Ogni stimolo allenante richiede una fase di ristabilimento/recupero affinché possa tramutarsi in incremento del potenziale prestativo.
Infatti, sarà capitato a tutti di effettuare carichi allenanti importanti, ma che non hanno dato i risultati sperati.
In tutti questi casi, si “ha fatto tanta fatica per nulla” e si è incrementato drasticamente il rischio di infortuni.
Alimentazione, qualità del sonno, terapie fisiche, indumenti compressivi, integratori e metodi di rilassamento sono tra le strategie più comuni per affrontare al meglio la pratica del recupero.
In questo articolo approfondiremo (appoggiandoci alla letteratura scientifica) le variabili che possono garantire un miglior ristabilimento dell’organismo tra un carico di lavoro e l’altro.
Questo argomento è molto vasto ed ho deciso di suddividerlo in più parti per rendere migliore la lettura.
Nell’immagine sotto, potete vedere gli elementi del recupero che andremo ad approfondire.
Prima di andarle ad analizzare uno ad uno, cerchiamo di comprendere in maniera chiara, cosa significa “recuperare”. Di seguito il sommario di questo articolo:
Cosa significa recuperare (Anabolismo e Catabolismo)
Osservate bene la figura sopra, perché offre una rapida semplificazione di come il ciclo “seduta di allenamento ð recupero” induca gli incrementi prestativi voluti quando si pratica sport (Supercompensazione).

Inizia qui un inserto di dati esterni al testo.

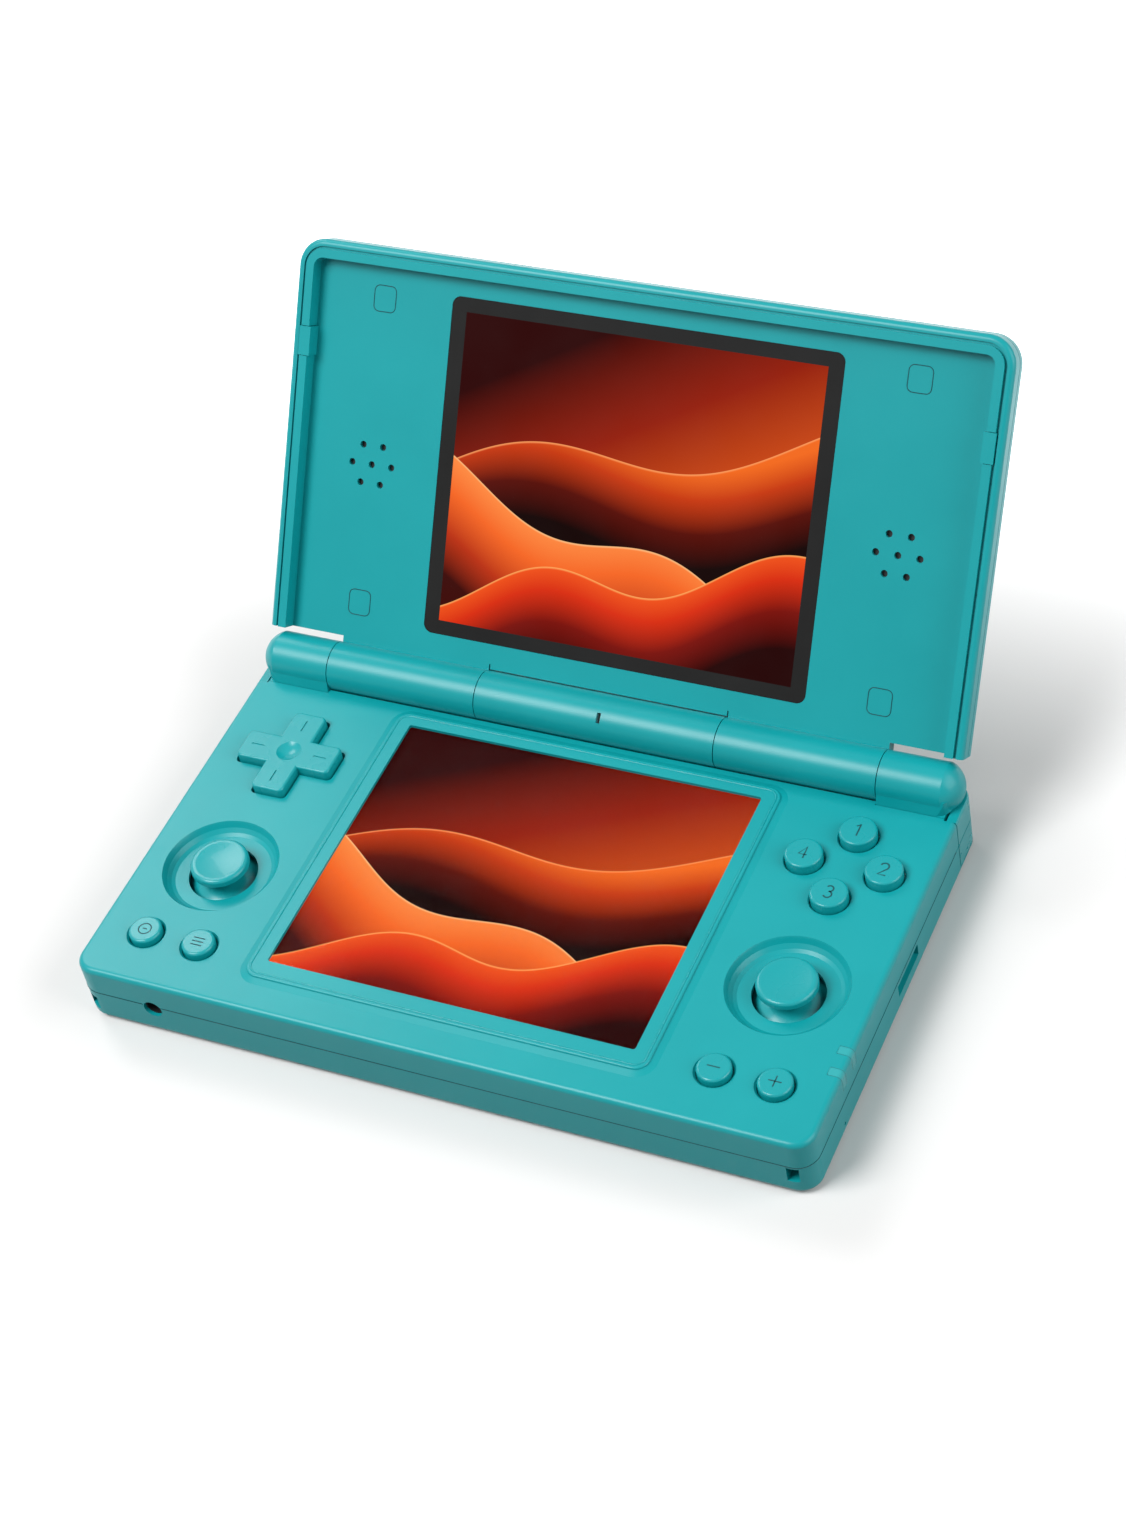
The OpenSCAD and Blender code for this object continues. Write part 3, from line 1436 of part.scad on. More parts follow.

Il Catabolismo indotto dalla “seduta di allenamento” rappresenta lo stimolo biologico necessario affinché avvengano i processi responsabili dell’Anabolismo e quindi il miglioramento dello stato di forma.
Di conseguenza, non può esserci Anabolismo, senza Catabolismo!
Di norma, un atleta più allenato, recupera più velocemente rispetto ad un atleta meno allenato, ma esistono importanti variabili che possono influenzare il recupero.
Infatti, è intuitivo immaginare, come errori nell’allenamento (come quella di aggiungere eventuali carichi di lavoro quando l’organismo non ha ancora recuperato appieno, cioè quando non si ha ancora raggiunto la fase di supercompensazione) possano compromettere l’incremento della condizione atletica.
Un recupero più “rapido” allontana il rischio che la successione frequente dei carichi allenanti possa compromettere gli adattamenti responsabili dell’incremento dello stato di forma.
Basti solo immaginare che per chi, ad esempio, si allena solamente 2-3 volte a settimana.
In questo caso il tempo di recupero è sicuramente sufficiente al ristabilimento delle risorse energetiche/strutturali (anabolismo), ma potrebbe rappresentare una frequenza di stimolo non sufficiente per ottenere performance elevate e comparabili a chi si allena con maggior assiduità.
Questo perché gli stimoli allenanti che si svolgono in successione, cadrebbero nella fase discendente che segue la supercompensazione.
Ne consegue che la pratica del recupero, assume importanza significativa quanto maggiore è la frequenza con la quale ci si allena e quanto più elevati sono i carichi di lavoro.
Ma passiamo ora dalla teoria alla pratica, cioè andiamo a vedere quali sono le variabili che hanno maggiore influenza sul ristabilimento del proprio organismo dopo uno stimolo allenante.
Stile di vita, alimentazione e sonno rappresentano fattori cardine per il recupero per qualsiasi atleta, con qualsiasi livello d’allenamento, perché rappresentano le fondamenta essenziali per la salute psico-fisica.
Trascurare in maniera significativa questi aspetti mette a rischio non solo i miglioramenti ottenibili con l’allenamento, ma anche lo stato di salute.
Chi si allena poche volte a settimana (ad esempio 3), con tutta probabilità non avrà bisogno di implementare alcuna pratica del recupero oltre agli elementi sopra esposti.
Chi, per entità del carico e frequenza degli allenamenti, rischia di non recuperare adeguatamente tra uno stimolo allenante e l’altro, può avere la necessità di implementare la fase di recupero con alcuni elementi pratici che andremo a vedere nei prossimi articoli.